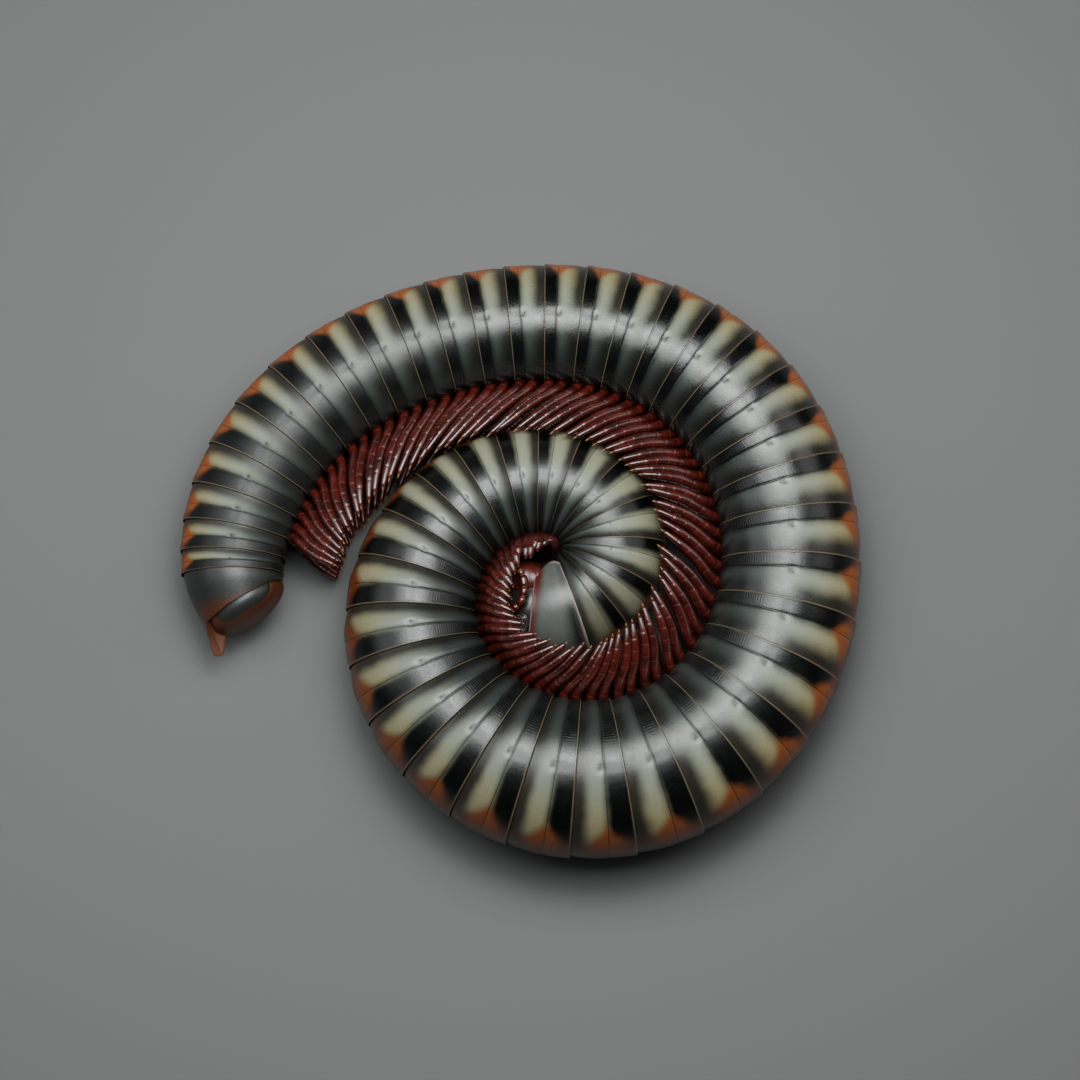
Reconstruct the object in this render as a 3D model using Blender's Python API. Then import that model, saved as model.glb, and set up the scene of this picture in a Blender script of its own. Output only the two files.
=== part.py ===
"""A giant millipede at rest, life size, coiled flat on its left side; metres, +Z up.

The trunk is a chain of rings. Each ring is an arc of the centreline with its own
length, turn and girth, read from a few stations along the body. Places on the animal
are given by s, d and z: s counts rings from the collum's rear margin, which is 1,
towards the tail, d points to the animal's back, out of the coil, and z points up, to
its right side. Sizes are in millimetres until a mesh is made.
"""

import math

import bmesh
import bpy
import numpy as np
from mathutils import Vector

MM = 0.001
GAP = 0.3

# The collum's rear margin: place of its middle, and the way to the tail in degrees.
START = (3.264, -2.7035)
START_HEADING = 20.5

# Ring number, ring length, turn of the ring in degrees, girth.
STATIONS = (
    (1, 1.52, 20.6, 6.75),
    (5, 1.60, 24.8, 7.05),
    (9, 1.82, 16.1, 7.20),
    (12, 2.12, 14.0, 7.85),
    (15, 2.52, 15.7, 8.70),
    (19, 2.73, 13.7, 9.90),
    (23, 3.10, 14.8, 9.80),
    (27, 2.94, 10.4, 9.05),
    (31, 2.42, 10.0, 8.90),
    (36, 2.28, 7.7, 8.00),
    (41, 2.26, 5.3, 7.75),
    (46, 2.40, 9.5, 7.45),
    (50, 1.15, 5.1, 6.60),
)
LAST_RING = 50

# A trunk length ends behind each of these rings.
LENGTH_ENDS = (8, 13, 17, 21, 25, 29, 33, 37, 41, 45, 50)

# Each ring: the front part slides into the ring ahead, so it is narrower.
SIDES = 16
MOST_OPENED = 0.6
FRONT_GIRTH = 0.94
STEP = 0.42
BELLY = 0.95
BELLY_FROM_PIVOT = 0.25

# Legs. The rings where the coil is tightest have one pair, the others two, and the last two rings none.
ONE_PAIR_UNTIL = 9
LAST_LEGGED_RING = 48
PAIR_PLACES = (-0.69, -0.31)
LEG_RADIUS = 0.34
LEG_SIDES = 4
LEG_STANCE = 0.14
FRONT_MARGIN = 0.32
REAR_MARGIN = 0.42
LEG_SINK = 0.7
MOST_SPREAD = 0.78
# Ring number, then where a tip lies from its root: past the belly, sideways, and in rings to the
# tail; the last number says how early the leg rises on its way.
LEG_STATIONS = (
    (2, 0.45, 2.0, 0.4, 2.2),
    (6, 0.6, 2.2, 0.5, 2.2),
    (9, 1.8, 2.8, 0.9, 3.4),
    (14, 2.4, 2.8, 1.1, 3.2),
    (17, 2.7, 2.5, 1.5, 2.2),
    (20, 3.0, 2.0, 1.8, 1.7),
    (26, 3.5, 1.7, 1.7, 1.7),
    (31, 3.5, 1.6, 2.1, 1.7),
    (38, 3.1, 1.6, 2.8, 1.7),
    (43, 3.4, 1.6, 2.3, 1.7),
    (48, 3.2, 1.6, 2.0, 1.7),
)
# Share of the leg's sweep and of its reach, then its thickness as a share of the root's.
LEG_SHAPE = ((0.06, 0.10, 1.0), (0.34, 0.42, 0.95), (0.70, 0.76, 0.75), (1.0, 1.0, 0.0))
LEG_SHRINKS = (1.0, 0.95, 0.9, 0.85, 0.8, 0.75, 0.7, 0.6, 0.5, 0.4, 0.3)
RINGS_BESIDE = 7

COLLUM_LENGTH = 1.9
COLLUM_TURN = 20.0
# Place s, then reach to the back and to the belly as shares of the radius.
COLLUM_SHAPE = ((0.0, 0.84, 0.54), (0.25, 0.94, 0.56), (0.6, 0.99, 0.58), (1.0, 1.0, 0.58))

HEAD_LENGTH = 2.3
# Middle and half sizes of the head and of an antenna's base and end: forward, to the back, sideways.
HEAD_BULKS = (
    ((0.5, -0.3, 0.0), (1.85, 2.80, 2.50)),
    ((1.70, 0.45, 2.15), (0.70, 0.45, 0.75)),
    ((0.95, -0.85, 2.85), (0.50, 1.45, 0.42)),
)

COLOURS = {
    "shell": (0.055, 0.045, 0.040),
    "collum": (0.16, 0.13, 0.14),
    "head": (0.12, 0.075, 0.06),
    "antenna": (0.16, 0.02, 0.015),
    "eye": (0.01, 0.01, 0.012),
    "tail": (0.07, 0.065, 0.065),
}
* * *
◆ PROBLEM DESCRIPTION:
Print the material once more, exactly.

◆ CORRECT ANSWER:
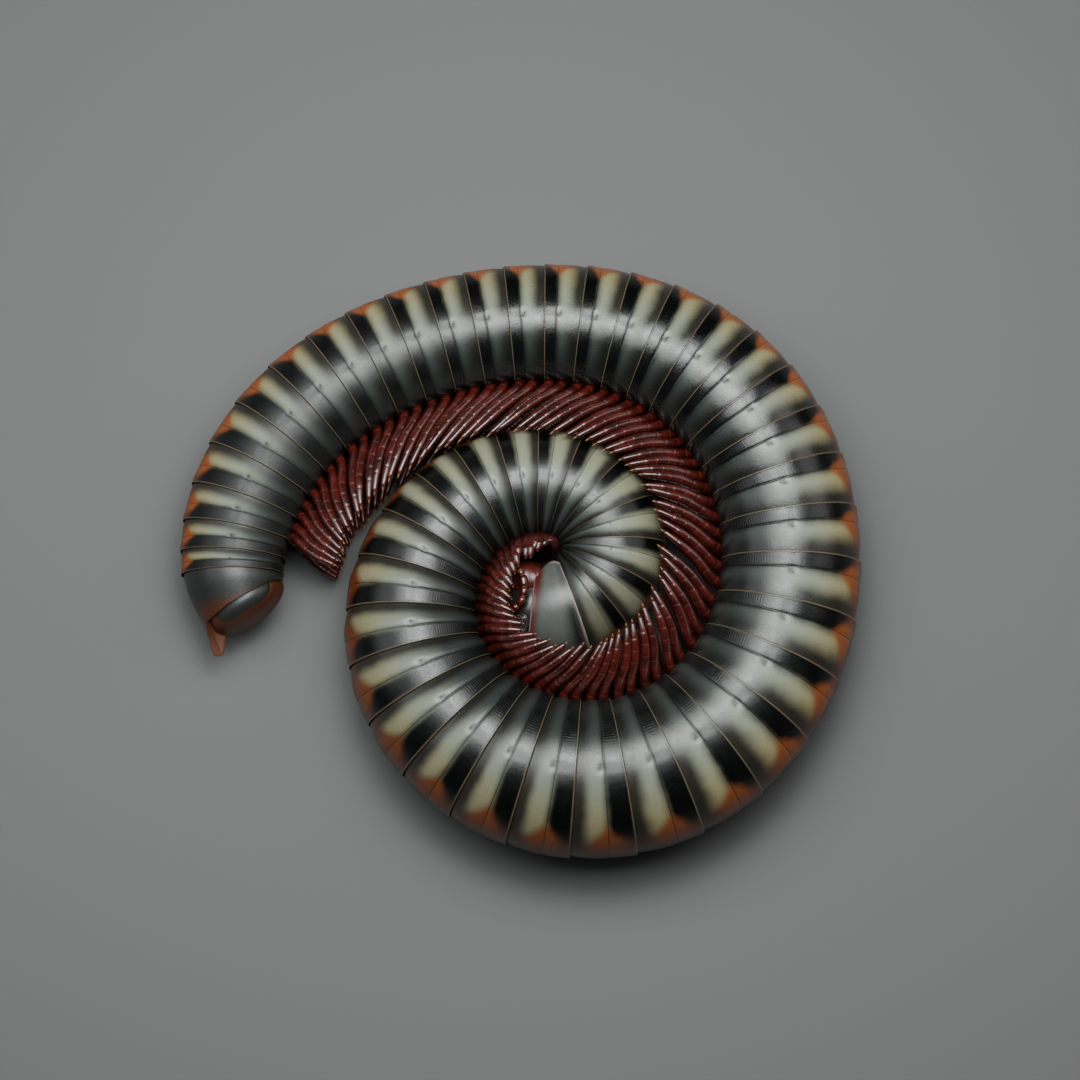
Reconstruct the object in this render as a 3D model using Blender's Python API. Then import that model, saved as model.glb, and set up the scene of this picture in a Blender script of its own. Output only the two files.
=== part.py ===
"""A giant millipede at rest, life size, coiled flat on its left side; metres, +Z up.

The trunk is a chain of rings. Each ring is an arc of the centreline with its own
length, turn and girth, read from a few stations along the body. Places on the animal
are given by s, d and z: s counts rings from the collum's rear margin, which is 1,
towards the tail, d points to the animal's back, out of the coil, and z points up, to
its right side. Sizes are in millimetres until a mesh is made.
"""

import math

import bmesh
import bpy
import numpy as np
from mathutils import Vector

MM = 0.001
GAP = 0.3

# The collum's rear margin: place of its middle, and the way to the tail in degrees.
START = (3.264, -2.7035)
START_HEADING = 20.5

# Ring number, ring length, turn of the ring in degrees, girth.
STATIONS = (
    (1, 1.52, 20.6, 6.75),
    (5, 1.60, 24.8, 7.05),
    (9, 1.82, 16.1, 7.20),
    (12, 2.12, 14.0, 7.85),
    (15, 2.52, 15.7, 8.70),
    (19, 2.73, 13.7, 9.90),
    (23, 3.10, 14.8, 9.80),
    (27, 2.94, 10.4, 9.05),
    (31, 2.42, 10.0, 8.90),
    (36, 2.28, 7.7, 8.00),
    (41, 2.26, 5.3, 7.75),
    (46, 2.40, 9.5, 7.45),
    (50, 1.15, 5.1, 6.60),
)
LAST_RING = 50

# A trunk length ends behind each of these rings.
LENGTH_ENDS = (8, 13, 17, 21, 25, 29, 33, 37, 41, 45, 50)

# Each ring: the front part slides into the ring ahead, so it is narrower.
SIDES = 16
MOST_OPENED = 0.6
FRONT_GIRTH = 0.94
STEP = 0.42
BELLY = 0.95
BELLY_FROM_PIVOT = 0.25

# Legs. The rings where the coil is tightest have one pair, the others two, and the last two rings none.
ONE_PAIR_UNTIL = 9
LAST_LEGGED_RING = 48
PAIR_PLACES = (-0.69, -0.31)
LEG_RADIUS = 0.34
LEG_SIDES = 4
LEG_STANCE = 0.14
FRONT_MARGIN = 0.32
REAR_MARGIN = 0.42
LEG_SINK = 0.7
MOST_SPREAD = 0.78
# Ring number, then where a tip lies from its root: past the belly, sideways, and in rings to the
# tail; the last number says how early the leg rises on its way.
LEG_STATIONS = (
    (2, 0.45, 2.0, 0.4, 2.2),
    (6, 0.6, 2.2, 0.5, 2.2),
    (9, 1.8, 2.8, 0.9, 3.4),
    (14, 2.4, 2.8, 1.1, 3.2),
    (17, 2.7, 2.5, 1.5, 2.2),
    (20, 3.0, 2.0, 1.8, 1.7),
    (26, 3.5, 1.7, 1.7, 1.7),
    (31, 3.5, 1.6, 2.1, 1.7),
    (38, 3.1, 1.6, 2.8, 1.7),
    (43, 3.4, 1.6, 2.3, 1.7),
    (48, 3.2, 1.6, 2.0, 1.7),
)
# Share of the leg's sweep and of its reach, then its thickness as a share of the root's.
LEG_SHAPE = ((0.06, 0.10, 1.0), (0.34, 0.42, 0.95), (0.70, 0.76, 0.75), (1.0, 1.0, 0.0))
LEG_SHRINKS = (1.0, 0.95, 0.9, 0.85, 0.8, 0.75, 0.7, 0.6, 0.5, 0.4, 0.3)
RINGS_BESIDE = 7

COLLUM_LENGTH = 1.9
COLLUM_TURN = 20.0
# Place s, then reach to the back and to the belly as shares of the radius.
COLLUM_SHAPE = ((0.0, 0.84, 0.54), (0.25, 0.94, 0.56), (0.6, 0.99, 0.58), (1.0, 1.0, 0.58))

HEAD_LENGTH = 2.3
# Middle and half sizes of the head and of an antenna's base and end: forward, to the back, sideways.
HEAD_BULKS = (
    ((0.5, -0.3, 0.0), (1.85, 2.80, 2.50)),
    ((1.70, 0.45, 2.15), (0.70, 0.45, 0.75)),
    ((0.95, -0.85, 2.85), (0.50, 1.45, 0.42)),
)

COLOURS = {
    "shell": (0.055, 0.045, 0.040),
    "collum": (0.16, 0.13, 0.14),
    "head": (0.12, 0.075, 0.06),
    "antenna": (0.16, 0.02, 0.015),
    "eye": (0.01, 0.01, 0.012),
    "tail": (0.07, 0.065, 0.065),
}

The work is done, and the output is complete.